The DNA Doe Project is happy to announce an update to the Julie Doe — Transgender female case. Although Julie Doe’s first and second rounds of bone extractions were unsuccessful at obtaining sufficient DNA, another sample is being sent for a third round of extraction.
Who was Julie Doe?
On September 25, 1988 a passerby looking for cypress wood to build lawn furniture discovered the body of Julie Doe in a wooded area in the vicinity of Hwy 474, four miles east of Hwy 33 west of Orlando, FL. It appeared that the body had been dragged from the roadside to the location it was found. The victim’s pantyhose and skirt had been rolled down, indicating a possible sexual assault.

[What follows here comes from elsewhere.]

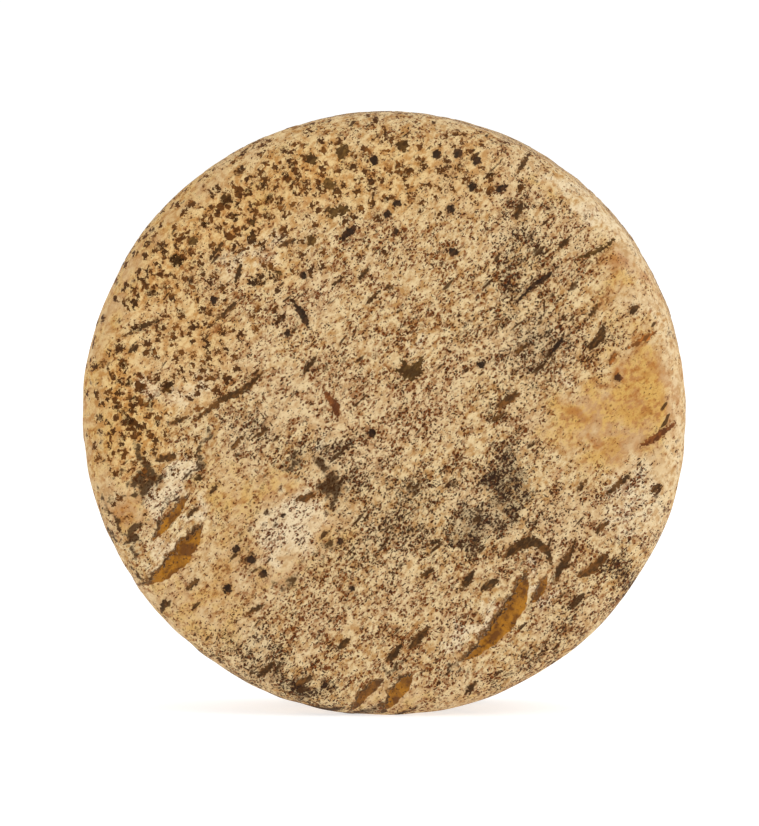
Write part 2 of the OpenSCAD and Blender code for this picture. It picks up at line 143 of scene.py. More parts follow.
RUST = [
    (27, 18.3, 2.4, 1, -20, 0.7), (25.2, 4, 1.2, 0.7, 0, 0.7), (27, 4.5, 0.9, 0.6, 20, 1.2),
    (24.6, -2.7, 1.4, 0.8, 20, 1.0), (22.6, 0.5, 1.6, 0.9, 0, 0.9), (20.2, -6.1, 1, 0.8, 0, 0.8),
    (33.2, 2.2, 0.8, 1.6, 10, 0.7), (29.8, -1.8, 0.4, 0.6, 0, 0.9), (27.3, -1.6, 0.4, 0.5, 0, 0.8),
    (28.4, 3.3, 0.5, 0.5, 0, 0.7), (22.6, -7.2, 0.8, 0.6, 30, 0.7), (-18, 9.4, 1.6, 1.1, 0, 0.6),
    (-30.4, -2.6, 1.2, 0.8, 30, 0.6), (-30.2, -11.6, 1.6, 1.2, 0, 0.8), (16, -6.7, 0.7, 0.6, 0, 0.7),
    (28.5, 1.2, 2.2, 1.4, 0, 0.4), (30.3, 5.2, 0.8, 0.5, -10, 0.7), (32.2, 7.9, 0.4, 1.1, 20, 0.8),
    (26.5, -3.3, 2.4, 1.1, 30, 0.5), (-6.7, -13, 1, 2, 0, 0.5), (30.2, 0.1, 0.3, 0.7, 0, 0.9),
    (-12.6, 25.5, 1.4, 0.8, 30, 0.4), (21.4, 2.1, 0.7, 0.3, -20, 0.8), (20, 4, 0.6, 0.7, 0, 0.7),
    (-26, 11.6, 1, 0.5, 25, 0.5), (29.2, 1.5, 0.5, 0.3, 20, 0.6), (25.8, 0.5, 0.9, 0.4, -20, 0.6),
    (-15.2, 28.5, 1.2, 0.6, 40, 0.5), (26.8, 18.6, 1.3, 1.5, 0, 0.85), (25.8, 13.6, 1.6, 0.8, 20, 0.65),
    (23, 22, 1.6, 0.6, 20, 0.55), (29.4, 8.6, 2.4, 0.6, 25, 0.8), (21, -11.5, 4, 5, 20, 0.5),
    (20, -23, 5, 6, 0, 0.32), (8, 26, 6, 4, 0, 0.45), (-18, -18, 6, 5, 0, 0.42), (24, 8, 3, 3, 0, 0.3),
    (-20, 12, 5, 1.2, 40, 0.35),
]
# Painted shade: dark patches in the hollows and round the hump, and a painted contact shadow along the
# foot
PAINTED_SHADE = [
    (-27.3, -7.4, 1.2, 1.5, 0, 1.0), (-27.8, -5, 0.6, 1.6, 8, 0.85), (-6.2, -7.4, 1.1, 2.6, 10, 1.0),
    (-7.6, -5.6, 1.2, 1.1, 0, 0.9), (-5.4, -10.5, 0.7, 1.3, 0, 0.7), (-8.8, -17, 0.5, 1.3, -35, 0.8),
    (-10.5, -18.6, 1.6, 0.6, 20, 0.55), (-20.6, -3.4, 0.4, 1.6, -12, 0.8),
    (-21.2, -5.4, 0.9, 0.5, 50, 0.7), (-29.3, -14.6, 2.4, 0.7, 55, 1.1),
    (-29.2, -9.5, 1.6, 0.4, 12, 1.0), (-6.3, -15.3, 1.8, 0.6, 30, 0.6),
    (-10.6, -5.4, 1.5, 0.7, 20, 0.6), (-11.4, -20, 0.8, 0.8, 0, 0.7), (8.6, -29.4, 1.3, 0.6, 30, 0.6),
    (-31.5, -11.5, 0.8, 1.7, 20, 0.5), (0.9, -29.4, 0.7, 1, 20, 0.5), (2.2, -29.6, 0.6, 0.9, 0, 0.6),
    (-13.5, -11.5, 0.5, 1.4, 20, 0.5), (-27.6, -20.6, 1.6, 0.4, 15, 0.6), (-0.5, -35.6, 9, 1.3, 0, 1.1),
    (-15.8, -16.6, 2.2, 0.7, -55, 0.38), (-12.6, -18.8, 2.4, 0.7, -20, 0.38),
    (-17.6, -13.4, 0.6, 1.6, 10, 0.35), (-26.2, -11.8, 3.4, 0.25, 52, 0.9),
    (-30.6, -12.6, 0.4, 2.4, 15, 0.9), (-22.6, -6.6, 2.6, 0.25, 52, 0.8),
    (-29.6, -17.2, 2.2, 0.4, 55, 0.9),
]
SWIRL = 2.3                  # degrees that the marbling turns for each mm into the cake
STRAY = 1.6                  # mm that it wanders sideways by
STRAY_DEPTH = 8              # how deep it has gone when it wanders that far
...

Julie was white, age 22-35, about 5’10, 170 pounds, with naturally brown hair. She had on a blue-green tank top, Manisha long acid washed denim skirt, and panty hose.

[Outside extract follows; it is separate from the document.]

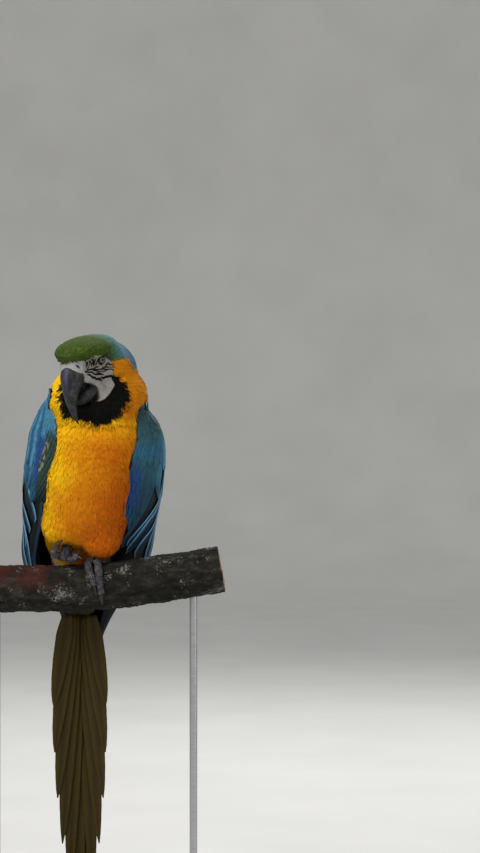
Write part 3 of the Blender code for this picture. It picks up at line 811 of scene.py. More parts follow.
def plain_vanes(surface, name, seed, slot, material, spacing, length, half, lift, columns, rows,
                spread, tone, curl=0.0):
    """Small separate feathers with round tips that lie along the skin.

    Spacing, length and half width are in millimetres, and so are the two values of lift: how far the
    root and the tip stand off the skin. spread is how unevenly the feathers point, tone how much their
    colours differ.
    """
    rng, roots, heading, lengths, path, out, along = rooted(
        surface, name, seed, 1000, spacing, length, 0.15, spread, rows)
    n = len(roots)
    t = np.linspace(0, 1, rows)
    rise = np.interp(t, [0, 0.5, 1], [lift[0], (lift[0] + lift[1]) * 0.55, lift[1]])
    rise = rise * rng.uniform(0.8, 1.2, (n, 1)) - curl * t**4
    middle = path + out * rise[..., None]
    profile = np.interp(t, [0, 0.3, 0.65, 0.88, 1.0], [0.45, 0.85, 1.0, 0.72, 0.12])
    widths = half * profile * rng.uniform(0.85, 1.15, (n, 1))
    across = unit(np.cross(along, out))
    s = np.linspace(-1, 1, columns)
    camber = -0.22 * half * s**2 * profile[:, None]
    top = middle[:, :, None] + across[:, :, None] * (widths[..., None] * s)[..., None]
    top = top + out[:, :, None] * camber[..., None]
    under = middle[:, :, None] - out[:, :, None] * 0.28
    colour = marking(roots + heading * lengths[:, None] * 0.4)
    shade = 1 + rng.normal(0, tone, (n, 1, 1, 1))
    tip = np.interp(t, [0, 0.6, 1], [0.8, 1.0, 1.12])[:, None, None]
    tint = np.clip(colour[:, None, None] * shade * tip * np.ones((columns, 1)), 0, 1)
    size = np.stack([widths.max(1), lengths], 1)
    return vanes(name, top, under, tint, material, slot, unwrap(roots), size, out=out)


def soft_tufts(surface, name, seed, slot, material, spacing, length, half, lift, blades,
               spread=0.12, tone=0.05, ruffle=0.15, broad=2.1):
    """Soft feathers whose barbs part into narrow blades, so that their tips fray.

    ruffle is how unevenly the blades stand off the skin, and broad how wide they are for their number.
    """
    rows = 4
    rng, roots, heading, lengths, path, out, along = rooted(
        surface, name, seed, 2000, spacing, length, 0.2, spread, rows)
    n = len(roots)
    across = unit(np.cross(along, out))
    t = np.linspace(0, 1, rows)
    k = np.linspace(-1, 1, blades)[:, None]
    fan = half * (0.35 + 0.65 * t**0.8) * (k + rng.normal(0, 0.12, (n, blades, 1)))
    reach = rng.uniform(0.8, 1.06, (n, blades, 1)) * (1 - 0.16 * k**2)
    rise = lift[0] + (lift[1] - lift[0]) * t**1.1
    rise = rise * rng.uniform(0.85, 1.12, (n, 1, 1)) + ruffle * t * rng.normal(0, 1, (n, blades, 1))
    rise = np.maximum(rise, 0.15)
    base = path[:, None] - along[:, None] * (lengths[:, None, None] * t * (1 - reach))[..., None]
    middle = base + across[:, None] * fan[..., None] + out[:, None] * rise[..., None]
    width = half / blades * broad * np.interp(t, [0, 0.35, 0.75, 1.0], [0.8, 1.0, 0.75, 0.15])
    width = width * rng.uniform(0.8, 1.25, (n, blades, 1))
    side = across[:, None] * width[..., None]
    top = np.stack([middle - side, middle + side], axis=3).reshape(n * blades, rows, 2, 3)
    under = (middle - out[:, None] * 0.3).reshape(n * blades, rows, 1, 3)
    colour = marking(roots + heading * lengths[:, None] * 0.45)
    shade = (1 + rng.normal(0, tone, (n, 1, 1))) * (1 + rng.normal(0, tone * 0.8, (n, blades, 1)))
    shade = shade * np.interp(t, [0, 0.5, 1], [0.94, 0.99, 1.02])
    tint = np.clip(colour[:, None, None] * shade[..., None], 0, 1)
    tint = tint.reshape(n * blades, rows, 1, 3) * np.ones((2, 1))
    size = np.stack([np.full(n, half), lengths], 1)
    place, size, facing = (np.repeat(v, blades, axis=0) for v in (unwrap(roots), size, out))
    return vanes(name, top, under, tint, material, slot, place, size, out=facing, even=0.92)


NECK_FOOT = 738  # the height where the neck's feathers give way to those of the breast and back
BREAST_FOOT = 640  # and where those of the breast give way to those of the belly
SHOULDER = 735  # below it the wings hide the skin that is further than WING_SIDE from the middle
WING_SIDE = 66


def growing(p):
    """Where on the skin the feathers of each piece of the coat grow."""
    bare, bib, crown, back = zones(p)
    bib, crown, back = bib > 0.5, crown > 0.5, back > 0.5
    f, l, u = in_head(p)
    horn = (signed_inside(HORN, f, u) > -0.5) & (np.abs(l) < 24)
    grows = (bare < 0.5) & ~horn
    x, z = np.abs(p[:, 0]), p[:, 2]
    front = grows & ~back & ~((z < SHOULDER) & (x > WING_SIDE))
    return {
        "crown_feathers": grows & crown,
        "neck_feathers": grows & ~crown & ~bib & (z > NECK_FOOT),
        "throat_feathers": grows & bib,
        "breast_feathers": front & ~crown & ~bib & (z <= NECK_FOOT) & (z > BREAST_FOOT),
        "belly_feathers": front & (z <= BREAST_FOOT),
        "back_feathers": grows & ~crown & back & (z <= NECK_FOOT) & (x < 78),
    }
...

The autopsy conducted in 1988 revealed she had a previously fractured cheekbone and a broken nose. She also had a healed rib fracture. The autopsy incorrectly concluded that she was a cisgender woman who had given birth to at least one child. However, when the remains were tested again, DNA revealed that the decedent had an XY genotype and was a transgender woman who had gender reassignment surgery, which was uncommon for the era. She had breast implants that dated from no later than 1984 and the surgery was most likely performed in either Miami, Atlanta, New Orleans, New York City, or California. She also had a rhinoplasty and had likely been on hormone therapy for several years before her death.
Agency of Jurisdiction
Lake County Sheriff’s Office
Tamara Dale, Sergeant
Links to More Information
Extraction completed pending quality control. Julie Doe was fully funded for her several rounds of extraction. Thank you to the Dyer Family Foundation for their generous contribution that allowed us to set up the matching fund. Thank you to all of our generous supporters who donated and shared her link. It took less than two days to meet her DDP Fund goal, making this one of the fastest fundraisers we’ve had yet!